(Rows from a dataset)
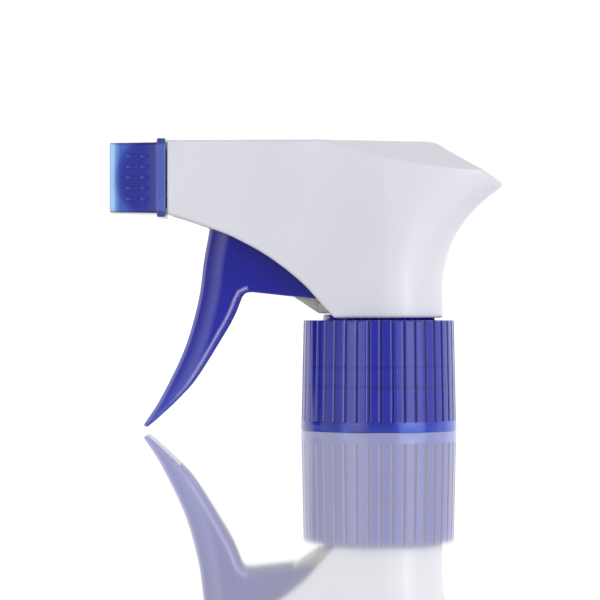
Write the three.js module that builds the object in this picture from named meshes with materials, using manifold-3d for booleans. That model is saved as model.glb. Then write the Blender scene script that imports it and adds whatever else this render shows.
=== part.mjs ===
// Trigger spray head for a 28 mm bottle neck. Millimetres, +Z up.
// The origin is on the axis of the screw closure, in the plane of its lower rim.
// The nozzle sprays along -X and the tail of the shroud points along +X.
import * as THREE from 'three';
import { mergeVertices } from 'three/addons/utils/BufferGeometryUtils.js';
import Module from 'manifold-3d';

const wasm = await Module();
wasm.setup();

// Clearances.
const GAP = 0.3; // between fixed neighbours
const RUN = 0.08; // radial, shaft in a turning hole

// Screw closure.
const CLOSURE_H = 24.1;
const BAND_H = 2.3; // plain band at the lower rim
const CLOSURE_R_BASE = 17.0;
const CLOSURE_R_TOP = 16.55;
const GRIP_COUNT = 40; // flat grip panels round the skirt
const GROOVE_DEPTH = 0.5; // narrow grooves between the panels
const GRIP_TOP = 23.3;
const BORE_R = 14.1; // thread root
const CREST_R = 12.85; // thread crest
const THREAD_PITCH = 4.23; // six turns per inch
const THREAD_Z = 6.0;
const THREAD_TURNS = 2.25;
const THREAD_ROOT_W = 2.3;
const THREAD_CREST_W = 0.9;
const CEILING_Z = 22.5; // underside of the top wall
const BOSS_R = 12.2;
const BOSS_TOP = 25.3;

// Tube adapter, which holds the closure on and takes the dip tube.
const NECK_R = 9.2;
const NECK_TOP = 26.8;
const FLANGE_R = 12.4;
const FLANGE_Z = 20.9;
const SPIGOT_R = 4.3;
const SPIGOT_Z = 14.0;
const SOCKET_R = 3.1;
const SOCKET_TOP = 23.0;
const THROAT_R = 1.5;
const CUP_R = 2.35; // ball cup above the throat
const SEAT_Z = 25.8;

// Sealing ring under the flange.
const GASKET_R = 13.7;
const GASKET_HOLE_R = 9.6;
const GASKET_Z = 19.5;

// Pump body: drum, stem, barrel and pump cylinder.
const DRUM_R = 12.4;
const DRUM_Z = BOSS_TOP + GAP;
const DRUM_TOP = 28.5;
const LUG_X = -13.3;
const LUG_HALF = 5.0;
const LUG_TOP = 27.9;
const STEM_R = 4.5;
const STEM_TOP = 59.3;
const WATERWAY_R = 1.8;
const BARREL_R = 4.0;
const BARREL_Z = 55.0;
const BARREL_FRONT = -52.0;
const BARREL_BACK = 3.0;
const VALVE_X = -38.0; // outlet valve seat
const VALVE_BORE_R = 1.6;
const CHAMBER_R = 2.5;
const CYLINDER_Z = 38.0;
const CYLINDER_R = 6.6;
const CYLINDER_BORE_R = 5.5;
const CYLINDER_FRONT = -23.2;
const CYLINDER_END = -5.2;
const RIDGE_X = -48.9; // snap ridge for the nozzle
const RIDGE_R = 4.4;
const GROOVE_X = [-51.3, -50.2]; // seal groove
const GROOVE_R = 3.3;

// Trigger.
const PIVOT = [-40.0, 57.2];
const PIN_R = 1.6;
const PIN_HALF = 6.9;
const BOSS_HALF = 5.7;
const EAR_R = 3.4;
const EAR_HALF = [6.0, 7.15]; // inner and outer faces of the ears
const TRIGGER_HALF = 8.0;
const CHANNEL_HALF = 6.9;
const PUSHER = [-31.6, 36.0];
const PUSHER_R = 1.3;

// Piston.
const ROD_FRONT = -30.0;
const ROD_BACK = -19.4;
const ROD_HEAD_R = 4.0;
const ROD_R = 2.9;
const NOSE_R = 2.2;
const SPRING_R = 3.7;
const SPRING_WIRE_R = 0.4;
const SPRING_X = [-19.6, -5.7];
const SPRING_COILS = 6;

// Valves.
const INLET_BALL_R = 2.0;
const OUTLET_BALL_R = 2.2;
const SEAT_GAP = 0.1;
const BALL_LIFT = 1.0;

// Shroud.
const WALL = 1.2;
const SHROUD_FRONT = -46.0;
const SHROUD_TOP = 63.1;
const SHROUD_BOTTOM = 24.9;
const SHROUD_FRONT_HALF = 8.55;
const NECK_WRAP_R = 13.95;
const TAIL_X = 27.1;
const TAIL_Z = 53.7;
const TAIL_HALF = 11.0;
const SWEEP_C = [38.3, 31.5]; // centre of the hand rest's arc
const SWEEP_R = 24.3;

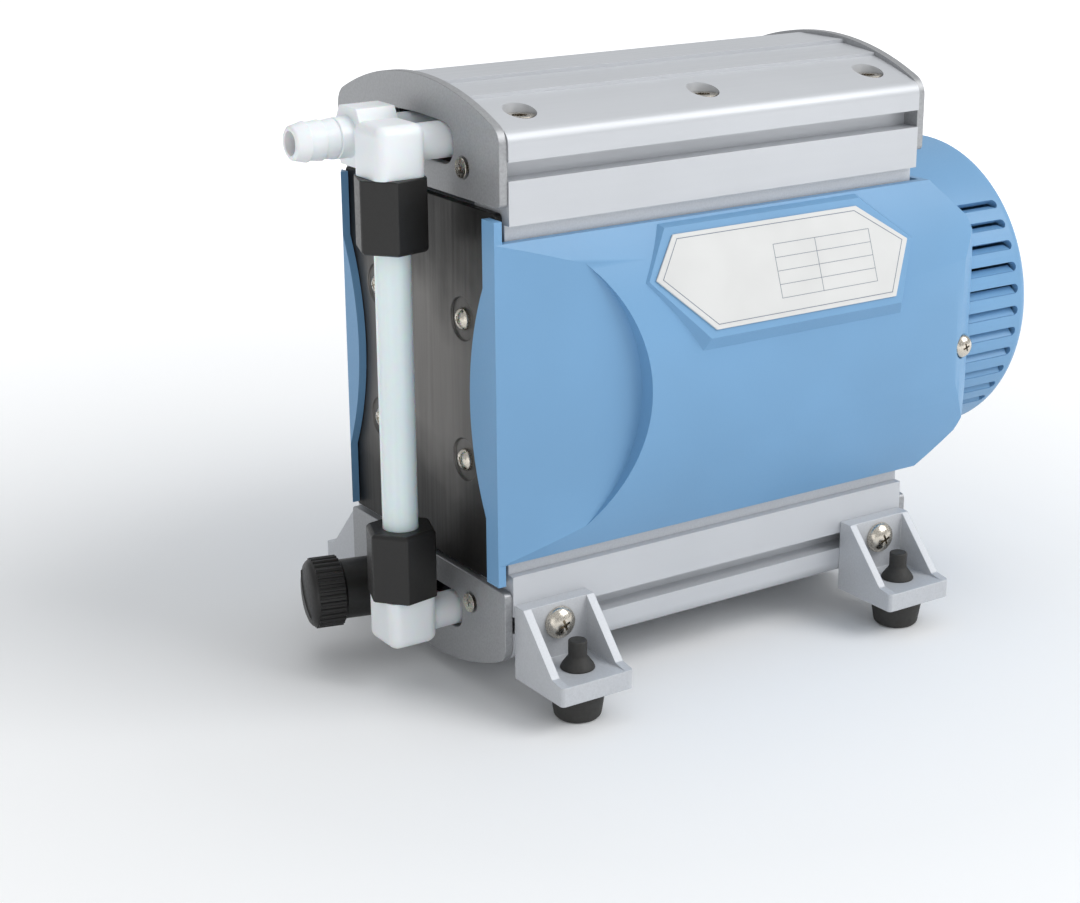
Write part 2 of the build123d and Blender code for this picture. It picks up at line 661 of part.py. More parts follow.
# ------------------------------------------------------------------ motor and fan
with BuildPart() as motor_housing:
    with BuildSketch(Plane.YZ.offset(MOTOR_X0)):
        with Locations((0, CRANK_Z)):
            Circle(MOTOR_D / 2)
            Circle(SHAFT_D, mode=Mode.SUBTRACT)
    extrude(amount=STATOR_X0 - MOTOR_X0)
    with BuildSketch(Plane.YZ.offset(STATOR_X0)):
        with Locations((0, CRANK_Z)):
            Circle(MOTOR_D / 2)
            Circle(MOTOR_D / 2 - MOTOR_WALL, mode=Mode.SUBTRACT)
    extrude(amount=MOTOR_X0 + MOTOR_L - STATOR_X0)
save(motor_housing.part, "motor_housing")

with BuildPart() as motor_stator:
    with BuildSketch(Plane.YZ.offset(STATOR_X0)):
        with Locations((0, CRANK_Z)):
            Circle(MOTOR_D / 2 - MOTOR_WALL)
            Circle(STATOR_BORE / 2, mode=Mode.SUBTRACT)
            with PolarLocations(STATOR_BORE / 2 + STATOR_SLOT_L / 2 + 2, STATOR_SLOTS):
                Rectangle(STATOR_SLOT_L, STATOR_SLOT_W, mode=Mode.SUBTRACT)
    extrude(amount=STATOR_X1 - STATOR_X0)
save(motor_stator.part, "motor_stator")

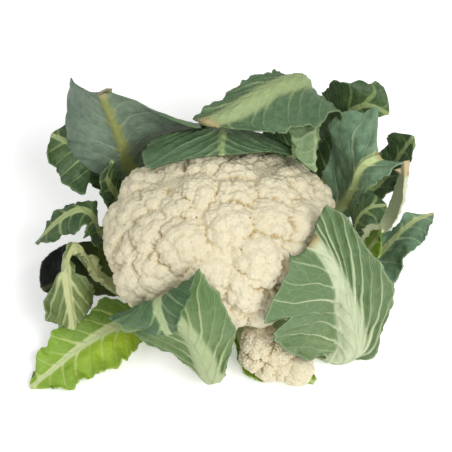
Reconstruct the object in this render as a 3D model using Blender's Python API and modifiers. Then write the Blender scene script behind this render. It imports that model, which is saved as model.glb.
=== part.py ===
"""A cauliflower as it is sold: the curd on its cut stalk, two low side florets, and the trimmed jacket leaves.

It stands on the cut end of the stalk, with the origin at the middle of that cut and the curd upwards.
Lengths are in millimetres up to the point where a mesh is made, which is in metres.
"""

from collections import namedtuple

import bmesh
import bpy
import numpy as np

MM = 0.001

# The curd is a flattened dome. Its lower half is shallower and ends flat on the stalk.
CURD_CENTRE = np.array([1.0, 0.0, 75.0])
CURD_HALF_WIDTH = 90.0
CURD_HALF_DEPTH = 77.0
CURD_RISE = 59.0
CURD_DROP = 46.0
CURD_SQUARENESS = 2.5
CURD_SEAT = 37.0

# Each floret is a ball sunk into the dome, and its buds are smaller balls sunk into it.
FLORET_COUNT = 52
FLORET_RADIUS = 23.0
FLORET_LOWEST = -0.72
FLORET_CROWDING = 1.2
BUDS_PER_FLORET = 28
BUD_RADIUS = 8.6
BUD_SPREAD = 0.95
BUD_PROUD = 2.6
CURD_CORE = 0.84
BRANCH_RIDGES = 13
BRANCH_RIDGE_HEIGHT = 2.2
CURD_FACES = 6000

STALK_RADIUS = 24.0
STALK_TOP_RADIUS = 31.0
STALK_SIDES = 32

# A pair of side florets hangs low between the two front leaves, on a branch of its own.
SIDE_CENTRE = np.array([37.0, -62.5, 27.0])
SIDE_FLORETS = [(-8, -3, 9), (4, -6, 6), (-11, -7, -2), (8, -11, -8), (18, -15, -9), (-2, -12, -8)]
SIDE_RADII = [14.0, 12.5, 12.0, 12.5, 11.5, 11.0]
SIDE_FLORETS = [(-8, -3, 9), (4, -6, 6), (-11, -7, -2), (8, -11, -8), (18, -15, -9), (-2, -12, -8)]
SIDE_RADII = [14.0, 12.5, 12.0, 12.5, 11.5, 11.0]
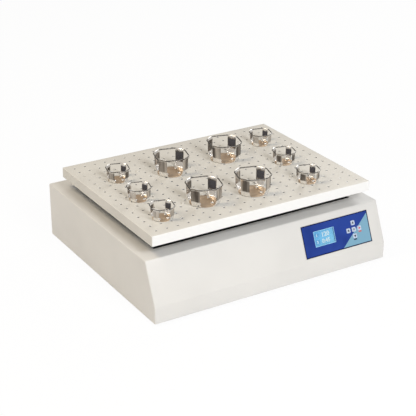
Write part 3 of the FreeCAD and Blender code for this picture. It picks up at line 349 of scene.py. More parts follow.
@dataclass(frozen=True)
class Steel:
    """Bare metal with drawn or turned streaks.

    Attributes:
        name: Name of the material.
        colour: Reflected tint.
        roughness: Mean roughness.
        grain: Streaks per metre along each axis.
        smear: Tint of faint handling marks.
        metallic: Share of bare metal.
    """

    name: str
    colour: Triple
    roughness: float
    grain: Triple
    smear: Triple = (0.30, 0.27, 0.24)
    metallic: float = 1.0

    def make(self) -> Material:
        """Build the material.

        Returns:
            The material.
        """
        shader = Shader(self.name)
        streak = shader.noise(1.0, 3.0, shader.stretched(self.grain))
        mark = shader.noise(45.0, 3.0)
        share = mark.eased(0.52, 0.85) * 0.45 + (streak - 0.5) * 0.25
        return shader.finished(
            Base_Color=shader.mixed(share, self.colour, self.smear),
            Roughness=self.roughness + (streak - 0.5) * 0.22 + mark.eased(0.55, 0.8) * 0.08,
            Metallic=self.metallic,
            Normal=shader.relief(streak, 0.01 * MM, 0.35),
        )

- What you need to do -
Output only the lines from the top of the entries through the one holding "const RUN = 0.08;", copied exactly.

- Solution to the exercise -
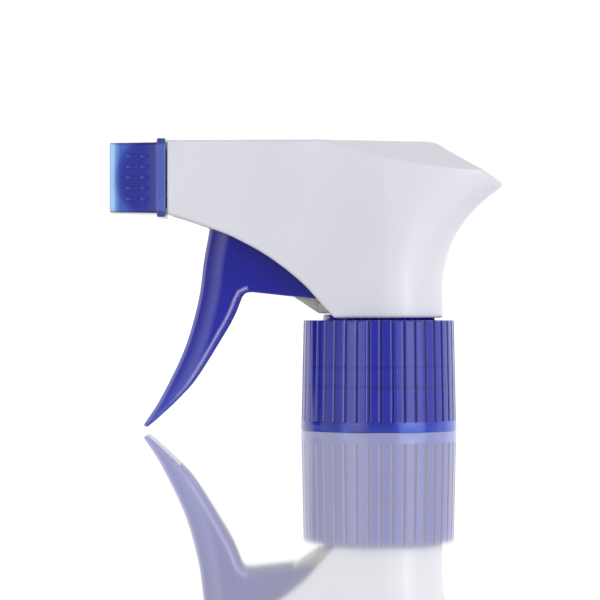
Write the three.js module that builds the object in this picture from named meshes with materials, using manifold-3d for booleans. That model is saved as model.glb. Then write the Blender scene script that imports it and adds whatever else this render shows.
=== part.mjs ===
// Trigger spray head for a 28 mm bottle neck. Millimetres, +Z up.
// The origin is on the axis of the screw closure, in the plane of its lower rim.
// The nozzle sprays along -X and the tail of the shroud points along +X.
import * as THREE from 'three';
import { mergeVertices } from 'three/addons/utils/BufferGeometryUtils.js';
import Module from 'manifold-3d';

const wasm = await Module();
wasm.setup();

// Clearances.
const GAP = 0.3; // between fixed neighbours
const RUN = 0.08; // radial, shaft in a turning hole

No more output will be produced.